___ Data section

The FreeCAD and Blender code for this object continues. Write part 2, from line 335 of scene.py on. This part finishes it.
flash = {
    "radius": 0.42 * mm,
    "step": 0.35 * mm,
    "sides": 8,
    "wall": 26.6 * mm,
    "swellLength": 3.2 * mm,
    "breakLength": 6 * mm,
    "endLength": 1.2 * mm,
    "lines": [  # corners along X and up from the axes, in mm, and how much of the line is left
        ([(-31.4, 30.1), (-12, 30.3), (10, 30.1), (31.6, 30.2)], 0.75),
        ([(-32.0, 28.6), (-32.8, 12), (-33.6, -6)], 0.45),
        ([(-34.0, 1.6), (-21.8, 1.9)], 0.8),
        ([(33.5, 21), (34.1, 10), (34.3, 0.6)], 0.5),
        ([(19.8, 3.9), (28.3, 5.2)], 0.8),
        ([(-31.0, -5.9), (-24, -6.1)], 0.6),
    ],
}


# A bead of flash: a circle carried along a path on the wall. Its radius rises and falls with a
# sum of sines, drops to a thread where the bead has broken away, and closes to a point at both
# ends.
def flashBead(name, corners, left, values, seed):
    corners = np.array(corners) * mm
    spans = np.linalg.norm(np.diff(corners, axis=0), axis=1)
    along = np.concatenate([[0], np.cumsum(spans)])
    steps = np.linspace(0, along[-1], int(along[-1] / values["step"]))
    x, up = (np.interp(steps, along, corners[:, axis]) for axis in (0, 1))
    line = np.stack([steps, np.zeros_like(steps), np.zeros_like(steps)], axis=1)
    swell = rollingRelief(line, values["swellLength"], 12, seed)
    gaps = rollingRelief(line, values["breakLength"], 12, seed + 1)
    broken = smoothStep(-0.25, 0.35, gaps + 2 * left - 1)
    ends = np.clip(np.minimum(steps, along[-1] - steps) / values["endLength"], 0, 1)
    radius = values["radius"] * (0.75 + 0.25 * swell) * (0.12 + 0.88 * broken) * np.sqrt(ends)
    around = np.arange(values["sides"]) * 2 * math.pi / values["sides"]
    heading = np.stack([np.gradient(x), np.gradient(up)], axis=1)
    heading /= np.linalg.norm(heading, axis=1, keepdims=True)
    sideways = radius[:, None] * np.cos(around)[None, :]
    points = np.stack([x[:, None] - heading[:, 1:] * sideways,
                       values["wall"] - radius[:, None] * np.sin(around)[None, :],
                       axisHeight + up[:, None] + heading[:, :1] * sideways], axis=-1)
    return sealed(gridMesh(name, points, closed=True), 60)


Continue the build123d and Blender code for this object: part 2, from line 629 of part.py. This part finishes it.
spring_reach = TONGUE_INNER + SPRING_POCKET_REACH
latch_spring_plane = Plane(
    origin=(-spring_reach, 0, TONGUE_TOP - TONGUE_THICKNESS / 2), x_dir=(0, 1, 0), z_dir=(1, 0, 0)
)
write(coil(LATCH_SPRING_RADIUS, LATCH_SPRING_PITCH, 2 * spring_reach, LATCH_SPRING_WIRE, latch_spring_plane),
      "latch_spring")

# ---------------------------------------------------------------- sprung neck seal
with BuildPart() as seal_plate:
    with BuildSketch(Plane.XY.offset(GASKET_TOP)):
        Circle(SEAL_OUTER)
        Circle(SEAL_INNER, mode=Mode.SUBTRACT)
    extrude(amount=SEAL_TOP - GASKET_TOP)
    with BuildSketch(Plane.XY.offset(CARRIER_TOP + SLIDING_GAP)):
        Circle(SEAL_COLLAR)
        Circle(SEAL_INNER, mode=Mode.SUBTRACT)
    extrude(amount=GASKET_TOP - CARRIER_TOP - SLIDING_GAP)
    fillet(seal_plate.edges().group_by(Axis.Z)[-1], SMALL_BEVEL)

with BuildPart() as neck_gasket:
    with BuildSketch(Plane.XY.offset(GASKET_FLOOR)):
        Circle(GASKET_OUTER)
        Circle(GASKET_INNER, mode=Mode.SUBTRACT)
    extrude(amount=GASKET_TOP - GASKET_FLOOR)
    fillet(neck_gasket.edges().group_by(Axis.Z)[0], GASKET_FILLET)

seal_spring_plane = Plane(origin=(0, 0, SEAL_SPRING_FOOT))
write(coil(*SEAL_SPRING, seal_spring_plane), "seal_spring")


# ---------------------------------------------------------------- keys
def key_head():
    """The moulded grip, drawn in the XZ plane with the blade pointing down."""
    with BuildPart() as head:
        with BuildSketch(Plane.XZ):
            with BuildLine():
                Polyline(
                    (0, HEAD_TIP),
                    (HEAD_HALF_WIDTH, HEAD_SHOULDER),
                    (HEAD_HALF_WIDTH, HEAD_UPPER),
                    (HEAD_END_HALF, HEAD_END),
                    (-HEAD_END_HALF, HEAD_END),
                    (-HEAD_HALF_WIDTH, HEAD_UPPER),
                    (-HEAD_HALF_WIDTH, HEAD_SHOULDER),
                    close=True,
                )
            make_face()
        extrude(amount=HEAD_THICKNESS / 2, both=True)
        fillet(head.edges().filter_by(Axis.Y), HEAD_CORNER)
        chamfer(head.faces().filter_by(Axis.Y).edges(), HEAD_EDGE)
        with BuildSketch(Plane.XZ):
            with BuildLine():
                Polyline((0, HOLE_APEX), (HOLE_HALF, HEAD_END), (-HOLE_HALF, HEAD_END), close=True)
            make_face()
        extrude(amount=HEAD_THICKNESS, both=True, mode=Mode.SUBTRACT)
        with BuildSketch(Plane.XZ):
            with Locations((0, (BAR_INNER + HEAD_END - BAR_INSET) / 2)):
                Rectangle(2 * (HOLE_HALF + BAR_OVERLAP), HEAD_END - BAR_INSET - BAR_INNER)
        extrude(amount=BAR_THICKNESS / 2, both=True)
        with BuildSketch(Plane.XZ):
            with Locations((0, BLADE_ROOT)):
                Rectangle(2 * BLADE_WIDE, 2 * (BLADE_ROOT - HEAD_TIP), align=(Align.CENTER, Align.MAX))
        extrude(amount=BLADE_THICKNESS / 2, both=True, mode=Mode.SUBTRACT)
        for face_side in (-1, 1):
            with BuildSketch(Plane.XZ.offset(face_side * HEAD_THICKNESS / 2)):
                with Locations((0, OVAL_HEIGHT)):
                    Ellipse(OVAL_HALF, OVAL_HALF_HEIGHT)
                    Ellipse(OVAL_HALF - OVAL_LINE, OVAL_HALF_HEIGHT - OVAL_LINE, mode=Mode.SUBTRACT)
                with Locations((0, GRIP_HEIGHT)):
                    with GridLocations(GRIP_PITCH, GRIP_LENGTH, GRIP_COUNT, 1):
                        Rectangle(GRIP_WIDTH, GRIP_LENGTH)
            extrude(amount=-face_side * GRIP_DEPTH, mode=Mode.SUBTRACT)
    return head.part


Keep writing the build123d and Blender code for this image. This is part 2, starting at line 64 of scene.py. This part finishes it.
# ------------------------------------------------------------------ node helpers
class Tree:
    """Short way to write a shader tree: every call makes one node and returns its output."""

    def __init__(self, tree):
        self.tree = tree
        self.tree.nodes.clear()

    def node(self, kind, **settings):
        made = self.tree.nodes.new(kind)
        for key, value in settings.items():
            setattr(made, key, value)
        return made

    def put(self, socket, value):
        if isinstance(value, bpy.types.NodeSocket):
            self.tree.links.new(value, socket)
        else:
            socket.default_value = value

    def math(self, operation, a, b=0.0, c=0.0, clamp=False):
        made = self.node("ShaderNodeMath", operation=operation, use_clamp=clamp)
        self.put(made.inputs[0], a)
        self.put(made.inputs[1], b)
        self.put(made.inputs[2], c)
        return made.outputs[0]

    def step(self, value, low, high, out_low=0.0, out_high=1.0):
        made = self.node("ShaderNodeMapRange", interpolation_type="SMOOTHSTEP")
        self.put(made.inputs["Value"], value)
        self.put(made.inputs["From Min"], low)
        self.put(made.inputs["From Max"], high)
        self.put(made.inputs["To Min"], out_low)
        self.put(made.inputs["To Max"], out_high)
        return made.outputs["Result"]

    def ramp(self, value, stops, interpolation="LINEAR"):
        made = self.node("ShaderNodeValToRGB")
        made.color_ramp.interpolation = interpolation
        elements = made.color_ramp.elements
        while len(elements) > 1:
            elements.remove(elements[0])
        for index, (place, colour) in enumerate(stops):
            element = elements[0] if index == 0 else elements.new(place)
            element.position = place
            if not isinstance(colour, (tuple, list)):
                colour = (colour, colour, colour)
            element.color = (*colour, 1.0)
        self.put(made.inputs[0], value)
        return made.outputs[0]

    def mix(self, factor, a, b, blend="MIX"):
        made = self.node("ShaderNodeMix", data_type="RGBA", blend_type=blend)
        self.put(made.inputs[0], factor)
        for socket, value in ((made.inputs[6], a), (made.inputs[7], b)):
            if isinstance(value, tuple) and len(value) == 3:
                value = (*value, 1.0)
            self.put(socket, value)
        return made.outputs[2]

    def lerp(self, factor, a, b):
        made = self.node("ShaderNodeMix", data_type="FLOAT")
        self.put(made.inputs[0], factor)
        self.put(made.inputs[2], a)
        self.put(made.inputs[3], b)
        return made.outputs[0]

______

◆ Short problem
Both the line with "Continue the build123d" and the line with "fillet(seal_plate.edges().group_by(Axis.Z)[-1], SMALL_BEVEL)" belong in the answer; write them out exactly, with every line between.

◆ Problem solution
Continue the build123d and Blender code for this object: part 2, from line 629 of part.py. This part finishes it.
spring_reach = TONGUE_INNER + SPRING_POCKET_REACH
latch_spring_plane = Plane(
    origin=(-spring_reach, 0, TONGUE_TOP - TONGUE_THICKNESS / 2), x_dir=(0, 1, 0), z_dir=(1, 0, 0)
)
write(coil(LATCH_SPRING_RADIUS, LATCH_SPRING_PITCH, 2 * spring_reach, LATCH_SPRING_WIRE, latch_spring_plane),
      "latch_spring")

# ---------------------------------------------------------------- sprung neck seal
with BuildPart() as seal_plate:
    with BuildSketch(Plane.XY.offset(GASKET_TOP)):
        Circle(SEAL_OUTER)
        Circle(SEAL_INNER, mode=Mode.SUBTRACT)
    extrude(amount=SEAL_TOP - GASKET_TOP)
    with BuildSketch(Plane.XY.offset(CARRIER_TOP + SLIDING_GAP)):
        Circle(SEAL_COLLAR)
        Circle(SEAL_INNER, mode=Mode.SUBTRACT)
    extrude(amount=GASKET_TOP - CARRIER_TOP - SLIDING_GAP)
    fillet(seal_plate.edges().group_by(Axis.Z)[-1], SMALL_BEVEL)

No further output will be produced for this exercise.